Extract the lines that carry the string "This" from the listing.

━━━ Material to process

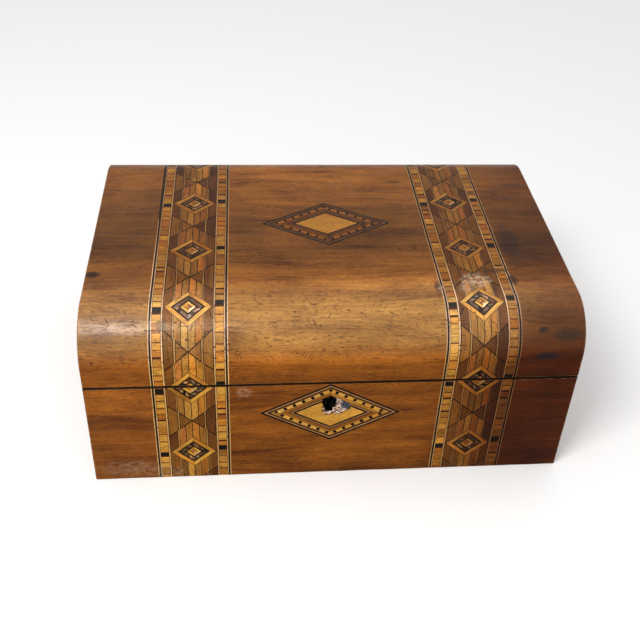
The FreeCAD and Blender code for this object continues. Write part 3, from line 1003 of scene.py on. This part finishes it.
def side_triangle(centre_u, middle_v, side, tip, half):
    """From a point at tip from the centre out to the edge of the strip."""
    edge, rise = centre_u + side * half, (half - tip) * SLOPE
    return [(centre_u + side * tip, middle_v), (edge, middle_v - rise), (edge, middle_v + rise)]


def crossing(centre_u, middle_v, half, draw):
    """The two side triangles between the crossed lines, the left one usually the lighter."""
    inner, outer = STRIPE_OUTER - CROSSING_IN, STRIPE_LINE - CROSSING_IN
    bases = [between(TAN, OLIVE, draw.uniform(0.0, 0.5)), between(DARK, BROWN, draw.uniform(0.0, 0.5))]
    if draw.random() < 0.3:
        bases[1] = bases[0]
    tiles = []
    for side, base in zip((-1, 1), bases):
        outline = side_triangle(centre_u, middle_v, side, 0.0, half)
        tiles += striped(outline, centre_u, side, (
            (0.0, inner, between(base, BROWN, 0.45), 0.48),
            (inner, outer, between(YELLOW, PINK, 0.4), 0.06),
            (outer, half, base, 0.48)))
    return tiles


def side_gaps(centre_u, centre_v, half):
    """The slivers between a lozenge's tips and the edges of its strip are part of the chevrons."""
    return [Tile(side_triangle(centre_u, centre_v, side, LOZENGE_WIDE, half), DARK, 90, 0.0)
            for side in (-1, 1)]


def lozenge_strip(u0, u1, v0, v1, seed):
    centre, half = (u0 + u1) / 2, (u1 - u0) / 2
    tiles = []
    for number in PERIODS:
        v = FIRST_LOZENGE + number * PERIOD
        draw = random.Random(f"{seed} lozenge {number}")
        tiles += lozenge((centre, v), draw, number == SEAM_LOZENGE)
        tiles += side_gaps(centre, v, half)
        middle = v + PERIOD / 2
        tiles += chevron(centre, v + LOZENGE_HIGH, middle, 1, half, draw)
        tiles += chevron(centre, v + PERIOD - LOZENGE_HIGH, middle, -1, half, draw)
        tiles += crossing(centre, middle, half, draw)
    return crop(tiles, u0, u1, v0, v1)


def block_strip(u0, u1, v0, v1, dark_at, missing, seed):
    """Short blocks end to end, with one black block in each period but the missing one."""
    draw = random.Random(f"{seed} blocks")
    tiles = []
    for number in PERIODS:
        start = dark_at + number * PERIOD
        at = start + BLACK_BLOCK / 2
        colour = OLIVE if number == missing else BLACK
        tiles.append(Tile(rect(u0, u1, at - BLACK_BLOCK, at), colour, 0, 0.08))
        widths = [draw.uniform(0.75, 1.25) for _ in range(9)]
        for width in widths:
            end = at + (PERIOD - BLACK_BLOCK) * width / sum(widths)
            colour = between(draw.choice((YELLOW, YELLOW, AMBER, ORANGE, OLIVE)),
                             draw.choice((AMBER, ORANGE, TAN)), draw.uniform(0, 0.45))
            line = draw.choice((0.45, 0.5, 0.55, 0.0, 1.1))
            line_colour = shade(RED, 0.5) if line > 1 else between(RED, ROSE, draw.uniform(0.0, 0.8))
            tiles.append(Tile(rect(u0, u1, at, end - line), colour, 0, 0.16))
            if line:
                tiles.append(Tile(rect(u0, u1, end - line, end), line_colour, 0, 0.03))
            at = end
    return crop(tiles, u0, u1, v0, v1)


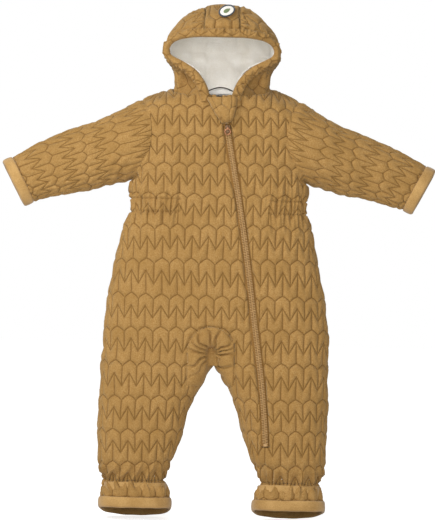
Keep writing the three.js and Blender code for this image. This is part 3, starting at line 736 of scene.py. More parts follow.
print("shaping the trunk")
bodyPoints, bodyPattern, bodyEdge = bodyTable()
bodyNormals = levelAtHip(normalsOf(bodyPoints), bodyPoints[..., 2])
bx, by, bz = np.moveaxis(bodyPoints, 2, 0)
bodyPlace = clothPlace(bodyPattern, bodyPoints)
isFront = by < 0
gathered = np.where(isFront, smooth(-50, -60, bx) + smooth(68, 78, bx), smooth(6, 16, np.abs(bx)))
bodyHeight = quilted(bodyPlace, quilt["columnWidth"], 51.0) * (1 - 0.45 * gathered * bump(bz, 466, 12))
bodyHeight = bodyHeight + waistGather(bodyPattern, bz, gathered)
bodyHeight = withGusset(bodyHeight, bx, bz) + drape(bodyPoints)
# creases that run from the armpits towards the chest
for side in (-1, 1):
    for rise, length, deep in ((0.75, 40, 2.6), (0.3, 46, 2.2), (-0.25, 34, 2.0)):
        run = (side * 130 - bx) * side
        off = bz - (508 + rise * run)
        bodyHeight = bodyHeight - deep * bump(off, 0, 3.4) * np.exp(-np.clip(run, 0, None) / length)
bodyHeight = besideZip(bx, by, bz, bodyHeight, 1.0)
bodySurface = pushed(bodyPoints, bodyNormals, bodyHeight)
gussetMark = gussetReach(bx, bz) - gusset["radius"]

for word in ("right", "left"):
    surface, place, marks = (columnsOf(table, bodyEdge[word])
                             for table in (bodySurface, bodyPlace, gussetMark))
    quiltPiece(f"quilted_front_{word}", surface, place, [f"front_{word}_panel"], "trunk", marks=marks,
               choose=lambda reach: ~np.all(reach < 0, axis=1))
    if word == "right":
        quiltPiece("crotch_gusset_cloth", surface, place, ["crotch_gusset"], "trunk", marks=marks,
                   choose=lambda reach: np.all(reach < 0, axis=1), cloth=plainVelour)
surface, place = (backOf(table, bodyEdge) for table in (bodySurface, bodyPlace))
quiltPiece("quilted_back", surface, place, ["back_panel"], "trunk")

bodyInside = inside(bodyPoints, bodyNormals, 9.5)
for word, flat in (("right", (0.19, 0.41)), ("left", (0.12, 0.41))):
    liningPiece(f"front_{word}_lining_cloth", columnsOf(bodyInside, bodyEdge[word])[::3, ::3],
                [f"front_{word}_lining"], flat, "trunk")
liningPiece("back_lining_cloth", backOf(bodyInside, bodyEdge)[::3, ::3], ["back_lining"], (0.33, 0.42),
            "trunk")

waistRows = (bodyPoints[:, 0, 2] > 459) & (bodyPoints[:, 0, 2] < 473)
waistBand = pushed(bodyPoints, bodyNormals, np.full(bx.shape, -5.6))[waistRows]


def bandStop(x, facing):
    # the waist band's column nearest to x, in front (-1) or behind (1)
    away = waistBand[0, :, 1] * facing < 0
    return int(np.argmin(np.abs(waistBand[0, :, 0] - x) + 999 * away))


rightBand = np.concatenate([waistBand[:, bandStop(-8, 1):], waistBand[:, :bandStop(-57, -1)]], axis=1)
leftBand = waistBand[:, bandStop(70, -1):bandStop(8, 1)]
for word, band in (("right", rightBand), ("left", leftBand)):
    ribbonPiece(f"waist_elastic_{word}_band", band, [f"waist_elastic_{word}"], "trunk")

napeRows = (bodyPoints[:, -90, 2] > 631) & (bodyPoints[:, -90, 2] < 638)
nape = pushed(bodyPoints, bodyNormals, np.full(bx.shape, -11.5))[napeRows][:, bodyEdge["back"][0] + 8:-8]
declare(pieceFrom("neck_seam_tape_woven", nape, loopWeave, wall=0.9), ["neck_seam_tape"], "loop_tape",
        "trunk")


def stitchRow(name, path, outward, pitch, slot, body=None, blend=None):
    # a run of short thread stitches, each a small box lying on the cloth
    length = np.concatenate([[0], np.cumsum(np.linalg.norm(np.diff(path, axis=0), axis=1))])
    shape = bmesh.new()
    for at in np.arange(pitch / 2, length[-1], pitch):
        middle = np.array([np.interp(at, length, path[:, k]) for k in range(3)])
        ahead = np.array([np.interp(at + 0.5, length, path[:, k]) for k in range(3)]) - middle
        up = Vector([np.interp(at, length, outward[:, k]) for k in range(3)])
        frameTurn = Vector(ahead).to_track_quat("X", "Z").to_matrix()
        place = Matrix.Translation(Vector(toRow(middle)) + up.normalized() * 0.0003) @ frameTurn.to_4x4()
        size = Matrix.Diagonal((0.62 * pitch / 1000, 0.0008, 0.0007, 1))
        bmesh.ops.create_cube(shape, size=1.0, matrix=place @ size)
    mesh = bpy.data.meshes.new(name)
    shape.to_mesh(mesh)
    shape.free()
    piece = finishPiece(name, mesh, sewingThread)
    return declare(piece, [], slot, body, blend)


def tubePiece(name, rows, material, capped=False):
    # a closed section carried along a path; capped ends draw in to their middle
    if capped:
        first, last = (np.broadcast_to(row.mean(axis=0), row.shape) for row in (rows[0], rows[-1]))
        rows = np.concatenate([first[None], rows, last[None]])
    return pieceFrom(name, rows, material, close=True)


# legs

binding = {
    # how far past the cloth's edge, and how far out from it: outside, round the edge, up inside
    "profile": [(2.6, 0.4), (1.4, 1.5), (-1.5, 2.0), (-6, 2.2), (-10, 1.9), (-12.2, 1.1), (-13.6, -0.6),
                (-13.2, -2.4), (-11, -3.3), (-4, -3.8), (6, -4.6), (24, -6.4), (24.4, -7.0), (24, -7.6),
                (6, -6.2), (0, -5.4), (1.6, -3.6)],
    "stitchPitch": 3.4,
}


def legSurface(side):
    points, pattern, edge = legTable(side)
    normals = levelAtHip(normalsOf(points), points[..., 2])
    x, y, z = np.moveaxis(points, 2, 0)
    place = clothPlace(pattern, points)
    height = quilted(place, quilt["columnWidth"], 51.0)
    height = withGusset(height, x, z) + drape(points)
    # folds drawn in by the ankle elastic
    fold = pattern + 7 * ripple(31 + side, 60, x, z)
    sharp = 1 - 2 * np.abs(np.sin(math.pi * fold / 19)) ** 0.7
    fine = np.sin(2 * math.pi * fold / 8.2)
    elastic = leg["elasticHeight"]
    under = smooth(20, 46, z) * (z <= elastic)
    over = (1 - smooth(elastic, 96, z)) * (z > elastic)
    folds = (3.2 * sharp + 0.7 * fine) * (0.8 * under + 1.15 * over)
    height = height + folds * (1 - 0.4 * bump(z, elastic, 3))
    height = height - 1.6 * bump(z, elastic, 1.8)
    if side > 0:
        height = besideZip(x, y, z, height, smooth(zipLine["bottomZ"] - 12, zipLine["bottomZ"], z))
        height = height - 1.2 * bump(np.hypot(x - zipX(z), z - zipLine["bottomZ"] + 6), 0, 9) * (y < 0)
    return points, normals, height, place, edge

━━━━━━
━━━ Material to process

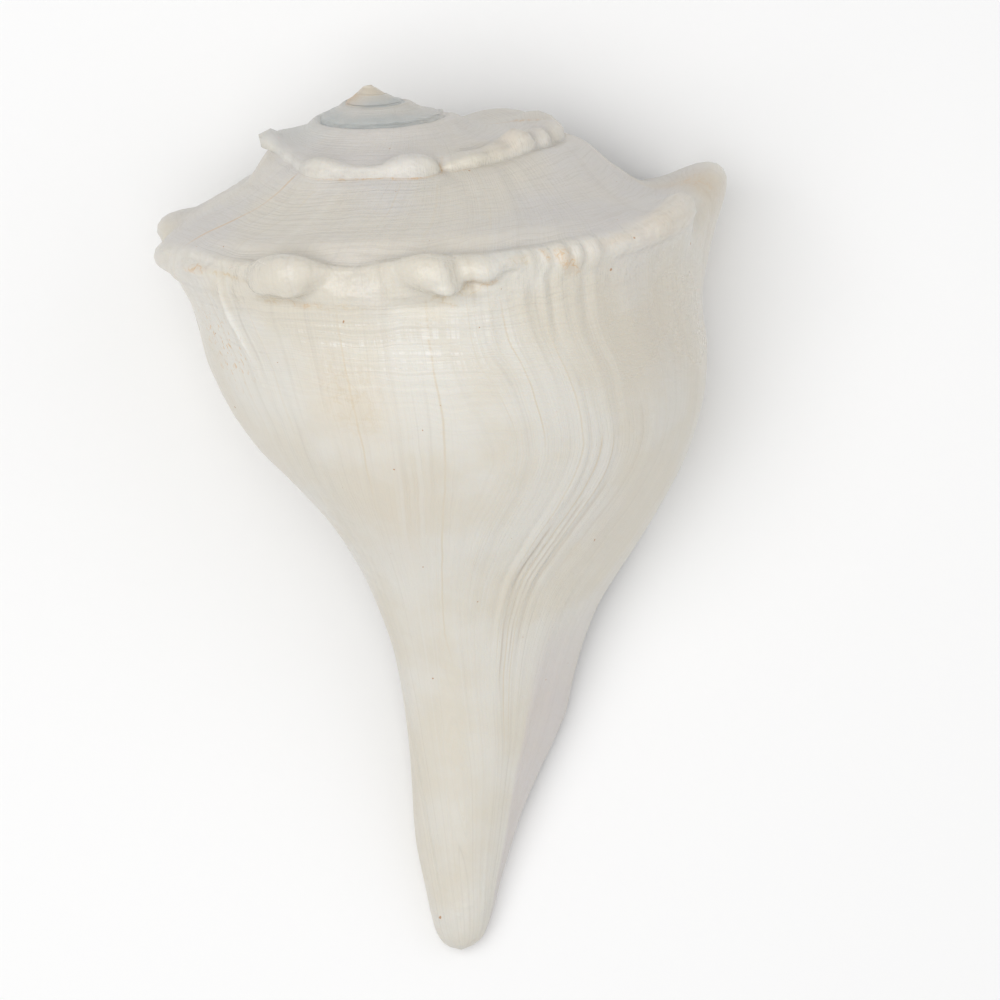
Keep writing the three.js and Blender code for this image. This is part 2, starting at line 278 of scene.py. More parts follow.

━━━━━━

_The solution_:
The FreeCAD and Blender code for this object continues. Write part 3, from line 1003 of scene.py on. This part finishes it.
Keep writing the three.js and Blender code for this image. This is part 3, starting at line 736 of scene.py. More parts follow.
Keep writing the three.js and Blender code for this image. This is part 2, starting at line 278 of scene.py. More parts follow.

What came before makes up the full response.